5 Critical Conversations Every Healthy Couple Should Have

5 Critical Conversations Every Healthy Couple Should Have

Bradley Headshot

By Bradley Bennett

Open and intimate communication is a crucial ingredient of a healthy marriage. It’s the lifeblood that keeps your relationship alive and well. When it’s present things will flow better, but when it’s missing things will seem harder.

Having this type of healthy communication in your marriage requires you to go deeper than casual conversations about your day. You need to have conversations about the hard topics, too.

Having these conversations can be hard, though. The path of least resistance is often to avoid having specific conversations so that you don’t “rock the boat”. While this approach may be easier, it’s ultimately a recipe for an apathetic marriage.

The conversations that seem the hardest to have are usually the healthiest.  

Here are 6 conversations that Amanda and I believe are critical for every healthy couple.

1. Money

The money conversations can often be a powder keg of emotion just ready to burst. It’s for this reason that many couples simply avoid it all together. They keep their finances separate or have one spouse handle everything.

While it may be difficult, it’s important that you learn to facilitate these types of conversations within your marriage. Coming together to agree on a goal for your finances and a budget you can both get behind is crucial for creating unity.

Amanda and I have shared a few of our habits that help us facilitate these financial conversations in our marriage. Coming into an agreement on our finances has been game-changing for our marriage on many levels.

If you are struggling with having these conversations, I can not recommend Financial Peace University by Dave Ramsey enough. This program helped Amanda and I get on the same page about our finances and begin building unity.

2. Intimacy And Sex

The intimacy within your marriage is something you should be constantly talking about. An ongoing, open conversation about how close you are both feeling to each other can help you navigate some pretty rough stretches.

The area of intimacy that can often be the hardest for couples to talk through is sex. Usually, this is because this area of our life that can come associated with some deep-seated emotional scars like shame.

Because of this, many couples enter into a cone of silence about their sex life.

Having this silence around the area of sex in your marriage can very easily turn what was meant to be a beautiful gift into a curse. A lack of communication in this area can end up causing a ton of pain.

A great starting point for a conversation about sex is the frequency you desire. Being open, real, and honest about this will help you get on the same page and set expectations appropriately.

Once you’ve had that conversation it’s important to talk through how each of you prefers to communicate about sex, share what you like and don’t like, and how you can get the most out of it!

3. Self Discovery

You are constantly changing. The experiences you had yesterday, last week, and over the past month have helped shape you into a different person than you were before them. The same is also true of your spouse.

Because of this, it’s important to take time understanding yourself and share that with your spouse.

This is critical because I can’t expect Amanda to understand me if I haven’t taken the time to understand myself, first.

You need to have the conversations where you open the hood, rediscover each other, and ask each other the important question – Why?
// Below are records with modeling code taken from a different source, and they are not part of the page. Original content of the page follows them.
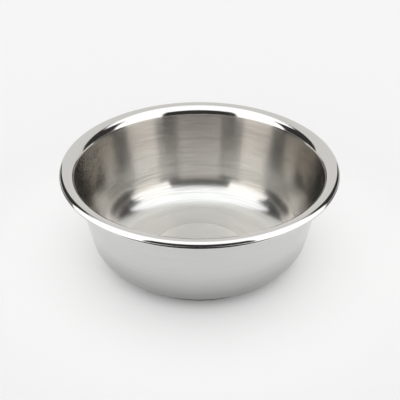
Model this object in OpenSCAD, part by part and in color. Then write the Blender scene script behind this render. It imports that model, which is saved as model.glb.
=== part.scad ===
// Stainless steel feeding bowl for a dog, drawn from one sheet, with a narrow flat rim that ends in a rolled edge.
// A flat rubber ring is bonded under the base so that the bowl stays where it is put.
// Millimetres, +Z up. The origin is the centre of the footprint, on the surface that the bowl stands on.

/* [Rim] */
// Overall diameter across the rolled edge
rim_d = 220; // [190:1:280]
// Outer radius of the shoulder, which is the top and the outer side of the rolled edge
shoulder_r = 3.6; // [2.6:0.1:5]
// Angle below level at which the shoulder ends and the tighter curl begins, in degrees
shoulder_end = 10; // [2:1:30]
// Outer radius of the tight curl under the shoulder
curl_r = 1.2; // [1:0.1:2]
// How far the sheet is turned from the top of the shoulder to its edge inside the curl, in degrees
roll_turn = 285; // [240:5:300]
// How far the top of the shoulder stands above the rim flange
shoulder_proud = 0.06; // [0.03:0.01:0.06]
// Radius of the small crease between the rim flange and the shoulder
crease_r = 1.2; // [0.8:0.1:2]
// Distance from the top of the shoulder in to the start of the lip bend
flange_w = 0.9; // [0.8:0.1:6]
// Radius of the upper part of the lip bend, on the side that shows
lip_r = 8; // [4:0.1:9]
// How far the upper part of the lip bend turns, in degrees
lip_turn = 60; // [30:1:65]
// Radius of the wider lower part of the lip bend, which runs into the wall
lip_low_r = 10; // [9:0.5:20]

/* [Bowl] */
// Height of the steel bowl from the underside of its base to the top of the rolled edge
bowl_h = 80; // [60:1:110]
// Thickness of the steel sheet
sheet_t = 0.6; // [0.4:0.05:1]
// Inner radius of the big bend between the wall and the base
corner_r = 27; // [12:1:32]

/* [Base] */
// Diameter of the flat base, inside the big corner bend
base_d = 120; // [100:1:140]
// Width of the flat land round the pressed centre
land_w = 21.5; // [14:0.5:30]
// How far the centre of the base is pressed up
centre_rise = 0.8; // [0.4:0.1:1.5]
// Radius of the two bends of the pressed step, on their tight side
step_r = 3; // [1.5:0.1:5]

/* [Non-slip ring] */
// Thickness of the rubber ring, which lifts the steel off the floor
ring_t = 2.5; // [1.5:0.1:4]
// Width of the rubber ring, from its inner to its outer edge
ring_w = 12; // [9:0.5:16]
// How far the ring follows the corner bend outwards, in degrees of that bend
ring_turn = 15; // [5:1:20]
// Radius of the ring's two lower edges
ring_edge_r = 0.4; // [0.2:0.1:0.6]

/* [Hidden] */
$fn = 240;

// The shoulder and the curl touch where the shoulder ends, so their centres lie on one line through that point
shoulder_x = rim_d / 2 - shoulder_r;
shoulder_z = ring_t + bowl_h - shoulder_r;
curl_x = shoulder_x + (shoulder_r - curl_r) * cos(shoulder_end);
curl_z = shoulder_z - (shoulder_r - curl_r) * sin(shoulder_end);
flange_z = ring_t + bowl_h - shoulder_proud;

// The crease and the shoulder are two arcs that touch, so one angle serves both
crease_turn = acos(1 - shoulder_proud / (shoulder_r + crease_r));
crease_x = shoulder_x - (shoulder_r + crease_r) * sin(crease_turn);
crease_z = flange_z + crease_r;

lip_x = shoulder_x - flange_w;
lip_z = flange_z - lip_r;
lip_low_x = lip_x + (lip_low_r - lip_r) * sin(lip_turn);
lip_low_z = lip_z - (lip_low_r - lip_r) * cos(lip_turn);
corner_x = base_d / 2;
corner_z = ring_t + sheet_t + corner_r;

// The wall is the straight line that touches the lower part of the lip bend and the corner bend
span_x = lip_low_x - corner_x;
span_z = lip_low_z - corner_z;
wall_lean = acos((lip_low_r + corner_r) / norm([span_x, span_z])) - atan2(span_z, span_x);

// The pressed step is two arcs of one angle that touch
land_x = corner_x - land_w;
step_span = 2 * step_r + sheet_t;
step_turn = acos(1 - centre_rise / step_span);
centre_x = land_x - step_span * sin(step_turn);
centre_z = ring_t + centre_rise;

// The ring ends where its outer edge meets the under face of the corner bend
ring_out_x = corner_x + (corner_r + sheet_t) * sin(ring_turn);
ring_in_x = ring_out_x - ring_w;
ring_edge_in = [ring_in_x + ring_edge_r, ring_edge_r];
ring_edge_out = [ring_out_x - ring_edge_r, ring_edge_r];

steel_colour = [0.80, 0.80, 0.79];
rubber_colour = [0.07, 0.07, 0.08];

// Widest angle between two points of a bend, and the least distance between two points of the section
arc_step = 5;
least_edge = 0.01;

// Points of an arc about centre, from angle a to angle b
function arc(centre, r, a, b) =
    let (steps = ceil(abs(b - a) / arc_step))
    [for (i = [0:steps]) let (t = a + (b - a) * i / steps) centre + r * [cos(t), sin(t)]];

function reversed(points) = [for (i = [len(points) - 1:-1:0]) points[i]];

// Bends that touch share a point, which is kept once
function spaced(points) =
    [for (i = [0:len(points) - 1]) if (i == 0 || norm(points[i] - points[i - 1]) > least_edge) points[i]];

// Each bend of the sheet, from the centre outwards: its centre, the radius of the upper face, the radius of
// the under face, and the angles where it starts and ends. Straight runs join them.
bends = [
    [[centre_x, centre_z - step_r], step_r + sheet_t, step_r, 90, 90 - step_turn],
    [[land_x, ring_t + sheet_t + step_r], step_r, step_r + sheet_t, -90 - step_turn, -90],
    [[corner_x, corner_z], corner_r, corner_r + sheet_t, -90, -90 + ring_turn],
    [[corner_x, corner_z], corner_r, corner_r + sheet_t, -90 + ring_turn, -wall_lean],
    [[lip_low_x, lip_low_z], lip_low_r, lip_low_r - sheet_t, 180 - wall_lean, 90 + lip_turn],
    [[lip_x, lip_z], lip_r, lip_r - sheet_t, 90 + lip_turn, 90],
    [[crease_x, crease_z], crease_r, crease_r + sheet_t, -90, -90 + crease_turn],
    [[shoulder_x, shoulder_z], shoulder_r, shoulder_r - sheet_t, 90 + crease_turn, 90],
    [[shoulder_x, shoulder_z], shoulder_r, shoulder_r - sheet_t, 90, 0],
    [[shoulder_x, shoulder_z], shoulder_r, shoulder_r - sheet_t, 0, -shoulder_end],
    [[curl_x, curl_z], curl_r, curl_r - sheet_t, -shoulder_end, 90 - roll_turn]
];

upper_face = concat([[0, centre_z + sheet_t]], [for (b = bends) each arc(b[0], b[1], b[3], b[4])]);
under_face = concat([[0, centre_z]], [for (b = bends) each arc(b[0], b[2], b[3], b[4])]);

module bowl_shell() {
    color(steel_colour)
        rotate_extrude()
            polygon(concat(spaced(under_face), reversed(spaced(upper_face))));
}

// The ring's section, from its inner upper corner down and round: the top follows the bowl's under face
ring_section = concat(
    [[ring_in_x, ring_t]],
    arc(ring_edge_in, ring_edge_r, 180, 270),
    arc(ring_edge_out, ring_edge_r, 270, 360),
    reversed(arc([corner_x, corner_z], corner_r + sheet_t, -90, -90 + ring_turn))
);

module non_slip_ring() {
    color(rubber_colour)
        rotate_extrude()
            polygon(spaced(ring_section));
}

bowl_shell();
non_slip_ring();
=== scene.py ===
# %% [markdown]
# # A stainless steel feeding bowl for a dog
# The bowl is one sheet of steel, drawn deep in a press, turned over at the lip and rolled in at the
# edge. A rubber ring under the base keeps it from sliding. We model it here as a maker would describe
# it: first the line of the sheet's upper face, seen as a section, and then one turn of that line about
# the bowl's axis.

# %% Load the frame
import math

import bmesh
import bpy
from mathutils import Matrix, Vector


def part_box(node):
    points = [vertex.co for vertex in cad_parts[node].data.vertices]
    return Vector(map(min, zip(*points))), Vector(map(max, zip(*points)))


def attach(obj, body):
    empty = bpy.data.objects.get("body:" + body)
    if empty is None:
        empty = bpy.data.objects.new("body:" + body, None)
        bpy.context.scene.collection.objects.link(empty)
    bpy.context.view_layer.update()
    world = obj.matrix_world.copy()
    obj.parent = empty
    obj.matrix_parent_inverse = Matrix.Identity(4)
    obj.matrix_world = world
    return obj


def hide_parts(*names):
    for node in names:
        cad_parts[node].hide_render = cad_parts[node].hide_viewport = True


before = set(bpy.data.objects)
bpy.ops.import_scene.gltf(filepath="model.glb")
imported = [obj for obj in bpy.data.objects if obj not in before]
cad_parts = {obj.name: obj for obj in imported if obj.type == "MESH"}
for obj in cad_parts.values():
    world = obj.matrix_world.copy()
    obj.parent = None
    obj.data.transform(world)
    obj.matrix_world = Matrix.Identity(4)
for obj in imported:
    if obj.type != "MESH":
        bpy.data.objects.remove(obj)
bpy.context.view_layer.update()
shell_low, shell_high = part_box("bowl_shell")
MM = 0.001
low_mm, high_mm = (tuple(round(v / MM, 2) for v in corner) for corner in (shell_low, shell_high))
print("the steel reaches from", low_mm, "to", high_mm, "mm")

# %% [markdown]
# The section of the sheet needs only a few sizes: where each bend has its centre, how tight it is and
# how far it turns. The overall diameter and the height come from the frame, so the looks sit on the
# real part. The other sizes are those of the same bowl's construction. We could trace a finished
# outline instead, but a chain of bends keeps every change of direction as smooth as a press leaves it.

# %% Sizes of the section
SHEET = 0.6 * MM
SHOULDER_R = 3.6 * MM
SHOULDER_END = math.radians(10)
CURL_R = 1.2 * MM
ROLL_TURN = math.radians(285)
SHOULDER_PROUD = 0.06 * MM
CREASE_R = 1.2 * MM
FLANGE_W = 0.9 * MM
LIP_R = 8 * MM
LIP_TURN = math.radians(60)
LIP_LOW_R = 10 * MM
CORNER_R = 27 * MM
BASE_R = 60 * MM
LAND_W = 21.5 * MM
CENTRE_RISE = 0.8 * MM
STEP_R = 3 * MM

RIM_R = shell_high.x
RIM_Z = shell_high.z
BASE_Z = shell_low.z

# %% Centres of the bends
shoulder_at = Vector((RIM_R - SHOULDER_R, 0, RIM_Z - SHOULDER_R))
curl_at = shoulder_at + (SHOULDER_R - CURL_R) * Vector((math.cos(SHOULDER_END), 0, -math.sin(SHOULDER_END)))
flange_z = RIM_Z - SHOULDER_PROUD
crease_turn = math.acos(1 - SHOULDER_PROUD / (SHOULDER_R + CREASE_R))
crease_at = Vector((shoulder_at.x - (SHOULDER_R + CREASE_R) * math.sin(crease_turn), 0, flange_z + CREASE_R))
lip_at = Vector((shoulder_at.x - FLANGE_W, 0, flange_z - LIP_R))
lip_low_at = lip_at + (LIP_LOW_R - LIP_R) * Vector((math.sin(LIP_TURN), 0, -math.cos(LIP_TURN)))
corner_at = Vector((BASE_R, 0, BASE_Z + SHEET + CORNER_R))
span = lip_low_at - corner_at
wall_lean = math.acos((LIP_LOW_R + CORNER_R) / span.length) - math.atan2(span.z, span.x)
land_at = Vector((BASE_R - LAND_W, 0, BASE_Z + SHEET + STEP_R))
step_span = 2 * STEP_R + SHEET
step_turn = math.acos(1 - CENTRE_RISE / step_span)
centre_at = Vector((land_at.x - step_span * math.sin(step_turn), 0, BASE_Z + CENTRE_RISE - STEP_R))
print("the wall leans", round(math.degrees(wall_lean), 2), "degrees")

# %% [markdown]
# A single vertex draws the section. Extruding it makes a straight run, and spinning it about the centre
# of a bend makes an arc that touches the run, with no point worked out by hand. Each run is cut into
# short pieces: shading blends from loop to loop, and a long flat face beside a bend would show that
# blend as a false curve in the metal.

# %% Tools for drawing a section
TURN_AXIS = Vector((0, 1, 0))
RUN_PIECE = 4 * MM
BEND_PIECE = 1.3 * MM
BEND_STEP = math.radians(9)


def straight_run(bm, tip, end):
    """Extrudes the tip of the section to end, in short pieces, and returns the new tip."""
    pieces = max(2, math.ceil((end - tip.co).length / RUN_PIECE))
    stride = (end - tip.co) / pieces
    for _ in range(pieces):
        new = bmesh.ops.extrude_vert_indiv(bm, verts=[tip])["verts"][0]
        bmesh.ops.translate(bm, verts=[new], vec=stride)
        tip = new
    return tip


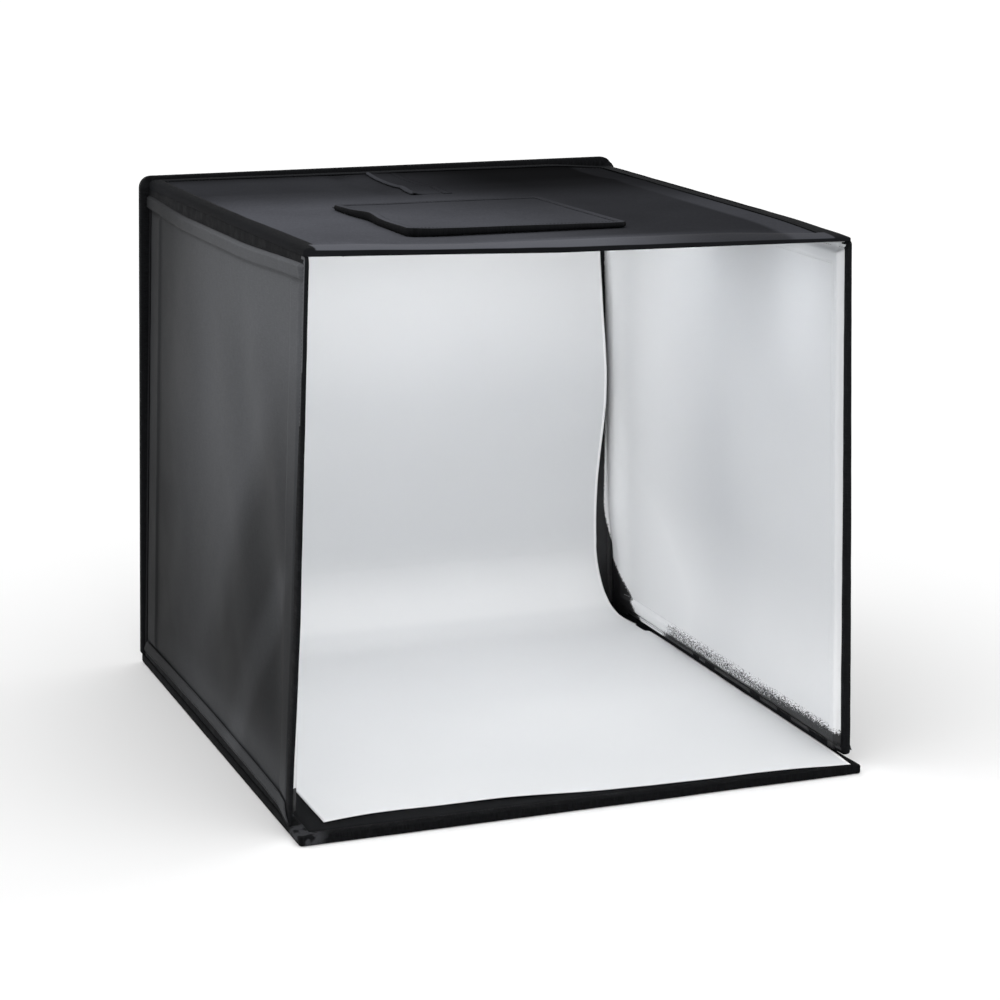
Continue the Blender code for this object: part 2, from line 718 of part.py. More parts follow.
def main():
    paint = {
        "black cloth": make_material("black cloth", (0.020, 0.021, 0.023), 0.75),
        "black tape": make_material("black tape", (0.009, 0.009, 0.010), 0.80),
        "silver cloth": make_material("silver cloth", (0.62, 0.63, 0.65), 0.38, 0.6),
        "white sheet": make_material("white sheet", (0.86, 0.87, 0.88), 0.60),
        "board": make_material("board", (0.30, 0.30, 0.31), 0.70),
        "spring steel": make_material("spring steel", (0.45, 0.45, 0.46), 0.35, 1.0),
        "hook tape": make_material("hook tape", (0.012, 0.012, 0.013), 0.95),
        "aluminium": make_material("aluminium", (0.70, 0.71, 0.72), 0.35, 1.0),
        "circuit board": make_material("circuit board", (0.80, 0.80, 0.78), 0.50),
        "diode": make_material("diode", (0.90, 0.85, 0.45), 0.30),
        "diffuser": make_material("diffuser", (0.90, 0.91, 0.92), 0.45),
        "black plastic": make_material("black plastic", (0.015, 0.015, 0.016), 0.45),
    }
    base = make_base(paint)
    back = make_back(paint)
    reach, strip_top = make_wall("left", -1, paint)
    make_wall("right", 1, paint)
    top, skin_high, lining_low = make_top(paint, back)
    make_window_flap(paint, top, skin_high)
    make_cable_flap(paint, top, skin_high)
    make_tabs(paint, top, lining_low, reach, strip_top)
    make_bands(paint, top, lining_low)
    for place, y in (("front", light_front_y), ("rear", light_rear_y)):
        make_light(place, y, paint, top, lining_low)
    make_backdrop(paint, base)


main()
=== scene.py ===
import math

import bmesh
import bpy
from mathutils import Matrix, Vector, noise


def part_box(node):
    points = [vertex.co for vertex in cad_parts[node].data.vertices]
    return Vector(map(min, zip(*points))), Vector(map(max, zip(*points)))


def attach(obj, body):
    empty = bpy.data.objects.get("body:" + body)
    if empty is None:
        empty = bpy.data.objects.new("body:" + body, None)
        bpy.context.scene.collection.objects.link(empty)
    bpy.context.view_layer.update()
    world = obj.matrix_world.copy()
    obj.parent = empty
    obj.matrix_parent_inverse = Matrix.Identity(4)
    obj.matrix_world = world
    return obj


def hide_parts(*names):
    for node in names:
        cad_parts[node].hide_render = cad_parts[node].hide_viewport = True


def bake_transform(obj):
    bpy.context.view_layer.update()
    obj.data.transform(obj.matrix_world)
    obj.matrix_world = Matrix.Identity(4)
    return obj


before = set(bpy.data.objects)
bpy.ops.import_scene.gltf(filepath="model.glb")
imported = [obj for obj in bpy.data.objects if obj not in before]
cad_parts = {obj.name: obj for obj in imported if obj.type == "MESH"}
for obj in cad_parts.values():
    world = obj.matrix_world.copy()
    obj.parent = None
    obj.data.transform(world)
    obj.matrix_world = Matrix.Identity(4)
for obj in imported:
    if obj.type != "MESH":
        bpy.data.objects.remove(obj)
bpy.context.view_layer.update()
print("frame loaded:", len(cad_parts), "nodes")

tent = {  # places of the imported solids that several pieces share
    "topHalf": 0.300, "footHalf": 0.3205, "baseHalf": 0.3209, "backTopHalf": 0.306,
    "level": 0.600, "wallFoot": 0.0103, "wallTop": 0.5857, "boardTop": 0.010,
    "wallFront": -0.3045, "wallRear": 0.3252, "baseFront": -0.3355, "baseRear": 0.3355,
    "backTop": 0.602, "cloth": 0.0008,
}
lean = math.atan((tent["footHalf"] - tent["topHalf"]) / (tent["level"] - tent["boardTop"]))
wallHeight = (tent["wallTop"] - tent["wallFoot"]) / math.cos(lean)
upward = Vector((0, 0, 1))
facingUp, facingDown = Matrix.Identity(4), Matrix.Diagonal((1, -1, -1, 1))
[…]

Amanda and I help to facilitate this conversation by having very specific questions we ask each other in order to help peel back the layers. These questions help us dive in and see what’s happening beneath the hood.

Having this conversation will help you continual rediscover each other through the entirety of your marriage. Without it, you may wake up one day and realize you’re living in the same house with a completely different person whom you don’t understand!

4. Family Of Origin

The family you grew up with has a huge influence on your life. They will impact how you view marriage, communication, conflict, and much more.

When Amanda and I got married we each brought with us the unique quirks and tendencies that we learned from our families. We would enter into a situation and handle it completely differently. This made no sense to me until we had a conversation about our family of origin.

Having this conversation means talking through the dynamics of your family growing up. You share your experience and try to pinpoint the positive, and potentially negative, tendencies that you picked up.

Doing this will help you understand each other better, allow you to set up appropriate boundaries to protect your marriage, and learn to create traditions of your own.

5. Healthy Conflict

Fighting and arguing in your marriage isn’t actually a predictor of divorce, but the way you fight is. Using dirty fighting tactics likes yelling, stonewalling, and avoidance can turn a simple argument into a full-on war.

This is why an ongoing conversation about how you both handle conflict is so important.

Amanda and I give each other permission to bring up any dirty fighting tactics we see in our marriage. If we are not fighting fairly or doing something that is causing unhealthy conflict, we understand that it needs to be addressed.

Having a communication tool that walks you through conflict can be a huge help here. These tools help you slow down the conversation so that you can understand the other person and work to create an “Us Solution”.

Desire Healthy Communication

The strength of your communication is the main driver within your marriage. Everything else will rise or fall to match the level and strength of your communication.

These 5 conversations are critical. Without them, you will be avoiding important parts of your marriage that can help you experience a more fulfilling relationship.

My hope is that you wouldn’t shy away from these conversations. But that you would be willing to talk with your spouse and begin facilitating the type of communication that can take your marriage to the next level.